Reaching Spillimachene another change was made to motor car for the last forty odd miles of the journey. The change is certainly advantageous, for in addition to the added comfort, the new arrival is able to view the glorious scenery of this part, which at the automobile stage of the journey, really only makes its first appearance.

As the car containing the bridal couple swept into Wilmer it passed by buildings decorated for the occasion with bunting and evergreens, then under a huge Union Jack which had been stretched across the road, then under an evergreen arch bearing the banner on which was emblazoned the motto “Welcome Home”.

Over the home gate another arch beautifully decorated had been erected and the same motto entwined about it.

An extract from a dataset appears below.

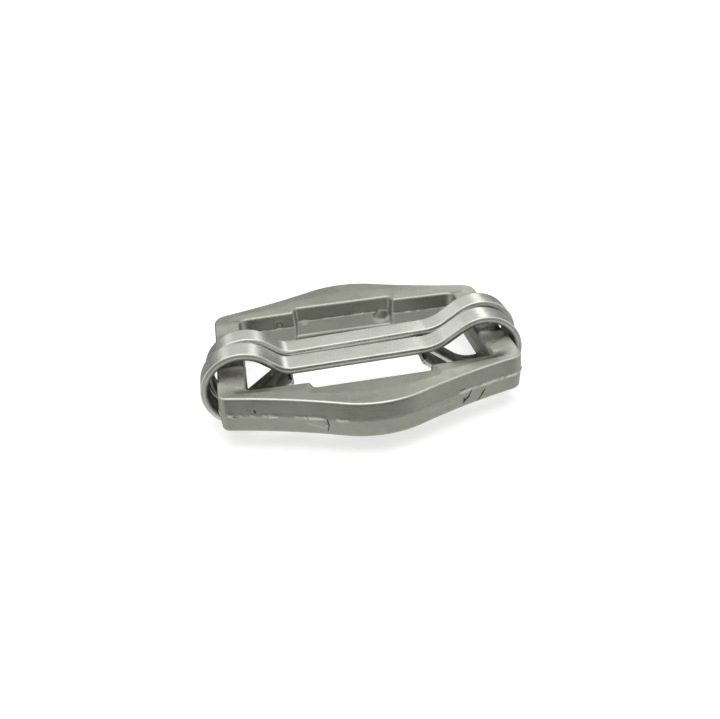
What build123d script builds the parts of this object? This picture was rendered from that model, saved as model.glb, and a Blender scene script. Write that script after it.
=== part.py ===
from build123d import *
import os
from math import cos, radians, sin, tan

# Buckle slider for 30 mm webbing. Millimetres, +Z up, +X along the webbing's width.
# Origin: centre of the frame's opening, on the casting's parting plane.

# ---- cast frame, in plan (sizes on the parting plane) ----
HALF_LENGTH = 19.85
HUMP_PEAK_Y = 17.15
HUMP_RADIUS = 12.5
HUMP_HALF_ANGLE = 23.6
FLANK_RADIUS = 83.0
END_CORNER_RADIUS = 1.3
OPENING_HALF_LENGTH = 16.05
OPENING_HALF_DEPTH = 9.35
OPENING_SHOULDER_DEPTH = 9.6
RECESS_LEFT = -7.8
REAR_RECESS_RIGHT = 6.65
FRONT_RECESS_RIGHT = 7.4
RECESS_HALF_DEPTH = 10.9
RECESS_FLANK_RUN = 0.45
FRONT_OPENING_RADIUS = 0.6
REAR_OPENING_RADIUS = 1.2
RECESS_CORNER_RADIUS = 0.35

# ---- cast frame, heights ----
BAR_TOP = 2.4
BAR_BOTTOM = -2.55
RAIL_TOP = 1.95
RAIL_BOTTOM = -1.95
DRAFT = 3.0
RAIL_HALF_DEPTH = 8.9
RAIL_OVERLAP = 0.3
RAIL_DRAFT = 0.11
RAIL_LOWER_RADIUS = 0.9
RIM_RADIUS = 0.28
FLASH_REACH = 0.15
FLASH_THICKNESS = 0.16

# ---- bent strips ----
FRONT_STRIP_WIDTH = 3.3
REAR_STRIP_WIDTH = 3.0
STRIP_THICKNESS = 1.0
STRIP_CHAMFER = 0.13
EYE_RADIUS = 5.5
EYE_SPACING = 32.5
FRONT_MIDDLE_TOP = 2.36
REAR_MIDDLE_TOP = 2.65
LEFT_RAMP_ANGLE = 39.0
RIGHT_RAMP_ANGLE = 32.0
LEFT_BEND_RADIUS = 3.2
RIGHT_BEND_RADIUS = 6.0
LEFT_TAIL_ANGLE = 35.0
LEFT_TAIL_OFFSET = 3.5
LEFT_TAIL_TIP = 9.7
RIGHT_TAIL_ANGLE = 39.0
RIGHT_TAIL_OFFSET = 5.0
RIGHT_TAIL_TIP = 8.0
TAIL_BEND_RADIUS = 1.8

# ---- where the strips lie ----
STRIP_Z = 0.32
STRIP_TILT = 0.8
FRONT_STRIP_X = -0.38
FRONT_STRIP_Y = -4.85
REAR_STRIP_X = 0.35
REAR_STRIP_Y = -0.85
REAR_STRIP_YAW = 1.4


def rounded(points, radii):
    """Closed outline through points, with a corner radius at each (0 keeps it sharp)."""
    outline = Polyline(*points, close=True)
    face = make_face(outline)
    for (x, y), radius in zip(points, radii):
        if radius > 0:
            corner = face.vertices().sort_by_distance((x, y, 0))[0]
            face = fillet(corner, radius)
    return face


def hump_end():
    """Point where the rounded peak passes into the hollow flank."""
    angle = radians(HUMP_HALF_ANGLE)
    x = HUMP_RADIUS * sin(angle)
    y = HUMP_PEAK_Y - HUMP_RADIUS * (1 - cos(angle))
    return x, y


def flank_y(x):
    """Depth of the hollow flank, an arc that leaves the peak without a kink."""
    start_x, start_y = hump_end()
    angle = radians(HUMP_HALF_ANGLE)
    centre_x = start_x + FLANK_RADIUS * sin(angle)
    centre_y = start_y + FLANK_RADIUS * cos(angle)
    return centre_y - (FLANK_RADIUS**2 - (centre_x - x) ** 2) ** 0.5


def outer_face(grow=0.0):
    """Hexagon-like outline of the whole frame, symmetric front to back and end to end, or grown all round."""
    x1, y1 = hump_end()
    x3 = HALF_LENGTH
    x2 = (x1 + x3) / 2
    y2 = flank_y(x2)
    y3 = flank_y(x3)
    edges = []
    for side in (1, -1):
        edges.append(ThreePointArc((-x1, side * y1), (0, side * HUMP_PEAK_Y), (x1, side * y1)))
        edges.append(ThreePointArc((x1, side * y1), (x2, side * y2), (x3, side * y3)))
        edges.append(ThreePointArc((-x1, side * y1), (-x2, side * y2), (-x3, side * y3)))
        edges.append(Line((side * x3, -y3), (side * x3, y3)))
    face = make_face(edges)
    corners = [v for v in face.vertices() if abs(abs(v.X) - x3) < 0.01]
    face = fillet(corners, END_CORNER_RADIUS)
    if grow:
        face = offset(face, amount=grow)
    return face


def opening_face():
    """Opening with a deeper recess in the middle of both bars."""
    half_run = RECESS_FLANK_RUN / 2
    points = []
    radii = []
    sides = (
        (1, REAR_RECESS_RIGHT, REAR_OPENING_RADIUS),
        (-1, FRONT_RECESS_RIGHT, FRONT_OPENING_RADIUS),
    )
    for side, recess_right, corner_radius in sides:
        edge = [
            (OPENING_HALF_LENGTH, side * OPENING_HALF_DEPTH),
            (recess_right + half_run, side * OPENING_SHOULDER_DEPTH),
            (recess_right - half_run, side * RECESS_HALF_DEPTH),
            (RECESS_LEFT + half_run, side * RECESS_HALF_DEPTH),
            (RECESS_LEFT - half_run, side * OPENING_SHOULDER_DEPTH),
            (-OPENING_HALF_LENGTH, side * OPENING_HALF_DEPTH),
        ]
        points += edge[::side]
        radii += [corner_radius] + 4 * [RECESS_CORNER_RADIUS] + [corner_radius]
    return rounded(points, radii)


def drafted(sketch, taper):
    """Outline extruded below and above the parting plane with the same draft."""
    face = sketch.face()
    if face.normal_at().Z > 0:
        face = -face
    lower = extrude(face, amount=-BAR_BOTTOM, taper=taper)
    upper = extrude(face, amount=BAR_TOP, taper=taper)
    return lower + mirror(upper, about=Plane.XY)


def wall_rims(solid, height):
    """Edges where the drafted walls meet the flat face at this height."""
    return solid.edges().filter_by(lambda e: abs(e.center().Z - height) < 0.01)


def bars():
    """Front and rear bar with rounded rims, the casting without its side rails."""
    ring = drafted(outer_face(), DRAFT) - drafted(opening_face(), -DRAFT)
    ring = fillet(wall_rims(ring, BAR_TOP), RIM_RADIUS)
    ring = fillet(wall_rims(ring, BAR_BOTTOM), RIM_RADIUS)
    return ring - Box(3 * HALF_LENGTH, 2 * RAIL_HALF_DEPTH, 6 * BAR_TOP)


def rail(side):
    """Side rail, lower than the bars and rounded where the strips' eyes pass round it."""
    inner = OPENING_HALF_LENGTH
    outer = HALF_LENGTH
    points = [
        (inner, 0),
        (inner + RAIL_DRAFT, RAIL_TOP),
        (outer - RAIL_DRAFT, RAIL_TOP),
        (outer, 0),
        (outer - RAIL_DRAFT, RAIL_BOTTOM),
        (inner + RAIL_DRAFT, RAIL_BOTTOM),
    ]
    radii = [0, RIM_RADIUS, RIM_RADIUS, 0, RAIL_LOWER_RADIUS, RIM_RADIUS]
    section = rounded(points, radii).face()
    length = RAIL_HALF_DEPTH + RAIL_OVERLAP
    solid = extrude(Plane.XZ * section, amount=length, both=True)
    if side < 0:
        solid = mirror(solid, about=Plane.YZ)
    return solid


def parting_flash():
    """Thin line of flash that stands out of the bars' outer walls, trimmed off the rails."""
    outside = extrude(outer_face(FLASH_REACH), amount=FLASH_THICKNESS / 2, both=True)
    inside = extrude(outer_face(-0.5), amount=FLASH_THICKNESS, both=True)
    rails = Box(3 * HALF_LENGTH, 2 * RAIL_HALF_DEPTH, 1)
    return outside - inside - rails


def cast_frame():
    return bars() + rail(1) + rail(-1) + parting_flash()


def tail_points(angle, offset, tip):
    """Bend and straight tail of the right eye, measured from its centre.

    The tail's centre line runs at offset from the eye's centre and ends tip before it. Returns the
    bend's start on the eye, its middle, its end and the tail's tip.
    """
    radius = EYE_RADIUS - STRIP_THICKNESS / 2
    rise = radians(angle)
    below = Vector(-sin(rise), 0, -cos(rise))
    back = Vector(cos(rise), 0, -sin(rise))
    inset = offset - TAIL_BEND_RADIUS
    reach = max((radius - TAIL_BEND_RADIUS) ** 2 - inset**2, 0) ** 0.5
    centre = below * inset + back * reach
    start = centre.normalized() * radius
    end = centre + below * TAIL_BEND_RADIUS
    middle = centre + (centre.normalized() + below).normalized() * TAIL_BEND_RADIUS
    length = (end.X + tip) / cos(rise)
    return start, middle, end, end - back * length


def strip_path(middle_top):
    """Centre line of a strip in the XZ plane, from one tail end to the other."""
    radius = EYE_RADIUS - STRIP_THICKNESS / 2
    middle_z = middle_top - STRIP_THICKNESS / 2
    eye_x = EYE_SPACING / 2
    ramps = {
        -1: (radians(LEFT_RAMP_ANGLE), LEFT_BEND_RADIUS),
        1: (radians(RIGHT_RAMP_ANGLE), RIGHT_BEND_RADIUS),
    }
    tails = {
        -1: (LEFT_TAIL_ANGLE, LEFT_TAIL_OFFSET, eye_x - LEFT_TAIL_TIP),
        1: (RIGHT_TAIL_ANGLE, RIGHT_TAIL_OFFSET, eye_x - RIGHT_TAIL_TIP),
    }
    edges = []
    flat_ends = []
    for side in (-1, 1):
        ramp, bend_radius = ramps[side]
        top_x = eye_x - radius * sin(ramp)
        top_z = radius * cos(ramp)
        corner_x = top_x - (top_z - middle_z) / tan(ramp)
        setback = bend_radius * tan(ramp / 2)
        half = ramp / 2
        bend_rise = bend_radius * (1 - cos(half))
        flat_end = (side * (corner_x - setback), 0, middle_z)
        bend_middle = (side * (corner_x - setback + bend_radius * sin(half)), 0, middle_z + bend_rise)
        ramp_start = (side * (corner_x + setback * cos(ramp)), 0, middle_z + setback * sin(ramp))
        ramp_end = (side * top_x, 0, top_z)
        outermost = (side * (eye_x + radius), 0, 0)
        bend = [(side * (eye_x + p.X), 0, p.Z) for p in tail_points(*tails[side])]
        edges.append(ThreePointArc(flat_end, bend_middle, ramp_start))
        edges.append(Line(ramp_start, ramp_end))
        edges.append(ThreePointArc(ramp_end, outermost, bend[0]))
        if tails[side][1] < radius:
            edges.append(ThreePointArc(bend[0], bend[1], bend[2]))
        edges.append(Line(bend[2], bend[3]))
        flat_ends.append(flat_end)
    edges.append(Line(flat_ends[0], flat_ends[1]))
    return Wire(edges)


def bent_strip(middle_top, width):
    """Flat strip with broken corners, swept along its centre line."""
    path = strip_path(middle_top)
    start = Plane(origin=path @ 0, x_dir=(0, 1, 0), z_dir=path % 0)
    section = start * chamfer(
        Rectangle(width, STRIP_THICKNESS).vertices(), STRIP_CHAMFER
    )
    return sweep(section, path=path, transition=Transition.RIGHT)


def front_strip():
    place = Pos(FRONT_STRIP_X, FRONT_STRIP_Y, STRIP_Z)
    return place * (Rot(0, -STRIP_TILT, 0) * bent_strip(FRONT_MIDDLE_TOP, FRONT_STRIP_WIDTH))


def rear_strip():
    place = Pos(REAR_STRIP_X, REAR_STRIP_Y, STRIP_Z) * Rot(0, 0, REAR_STRIP_YAW)
    return place * (Rot(0, -STRIP_TILT, 0) * bent_strip(REAR_MIDDLE_TOP, REAR_STRIP_WIDTH))


os.makedirs("parts", exist_ok=True)
export_step(cast_frame(), "parts/cast_frame.step")
export_step(front_strip(), "parts/front_strip.step")
export_step(rear_strip(), "parts/rear_strip.step")
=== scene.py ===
from math import atan2, cos, pi, radians, sin, tan

import bmesh
import bpy
import numpy as np
from mathutils import Matrix, Vector, noise


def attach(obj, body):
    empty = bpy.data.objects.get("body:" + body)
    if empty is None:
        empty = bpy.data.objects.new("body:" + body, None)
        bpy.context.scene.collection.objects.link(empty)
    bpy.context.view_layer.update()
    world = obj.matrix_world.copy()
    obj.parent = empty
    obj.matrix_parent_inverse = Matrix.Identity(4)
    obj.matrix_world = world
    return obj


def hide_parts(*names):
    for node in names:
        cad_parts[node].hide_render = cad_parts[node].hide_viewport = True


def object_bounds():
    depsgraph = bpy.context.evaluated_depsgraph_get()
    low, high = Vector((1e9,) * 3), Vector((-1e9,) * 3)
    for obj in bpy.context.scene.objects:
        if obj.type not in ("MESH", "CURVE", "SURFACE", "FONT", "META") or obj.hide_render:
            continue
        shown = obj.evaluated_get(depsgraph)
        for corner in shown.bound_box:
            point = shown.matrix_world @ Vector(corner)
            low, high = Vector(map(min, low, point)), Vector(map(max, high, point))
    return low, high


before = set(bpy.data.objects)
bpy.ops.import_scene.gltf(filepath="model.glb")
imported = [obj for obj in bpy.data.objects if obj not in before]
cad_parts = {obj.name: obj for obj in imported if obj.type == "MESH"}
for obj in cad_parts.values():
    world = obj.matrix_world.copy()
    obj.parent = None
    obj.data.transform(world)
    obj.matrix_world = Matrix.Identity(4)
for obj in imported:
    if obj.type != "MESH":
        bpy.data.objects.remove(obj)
cad_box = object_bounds()

MM = 0.001

# ---- cast frame as in the CAD, in millimetres ----
HALF_LENGTH = 19.85
HUMP_PEAK_Y = 17.15
HUMP_RADIUS = 12.5
HUMP_HALF_ANGLE = 23.6
FLANK_RADIUS = 83.0
END_CORNER_RADIUS = 1.3
OPENING_HALF_LENGTH = 16.05
OPENING_HALF_DEPTH = 9.35
OPENING_SHOULDER_DEPTH = 9.6
RECESS_LEFT = 7.8
REAR_RECESS_RIGHT = 6.65
FRONT_RECESS_RIGHT = 7.4
RECESS_HALF_DEPTH = 10.9
RECESS_FLANK_RUN = 0.45
FRONT_OPENING_RADIUS = 0.6
REAR_OPENING_RADIUS = 1.2
RECESS_FAR_RADIUS = 0.35
RECESS_NEAR_RADIUS = 0.6
BAR_TOP = 2.4
BAR_BOTTOM = 2.55
RAIL_HALF_HEIGHT = 1.95
RAIL_HALF_DEPTH = 8.9
STEP_RUN = 0.22
DRAFT = radians(3.0)
OUTER_RIM = 0.34
INNER_RIM = 0.48
LOWER_RIM = 0.28
RAIL_LOWER_RIM = 0.9
INNER_DROP = 0.16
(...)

At the home gate the party was met by many of the old friends of the groom who had assembled to do honor to the occasion.

As an omen of luck they were also greeted at the door step by a huge cast iron jet black cat, who, with head and tail erected, looked all the world like the real thing.

After the shades of night had fallen all the young men of the neighboring villages, including those of Wilmer, assembled to end the eventful day in the rather questionable but still firm standing habit of a chivalry. With torches, with pipes, but above all with tin cans, and implements for a noise, they marched upon the home and at a given signal set up the sounds which represent the salute. In due time, these were acknowledged in fitting form by the groom, after which the assemblage dispersed to other places for further amusement.

Today the bunting flies from all manner of places in this town site.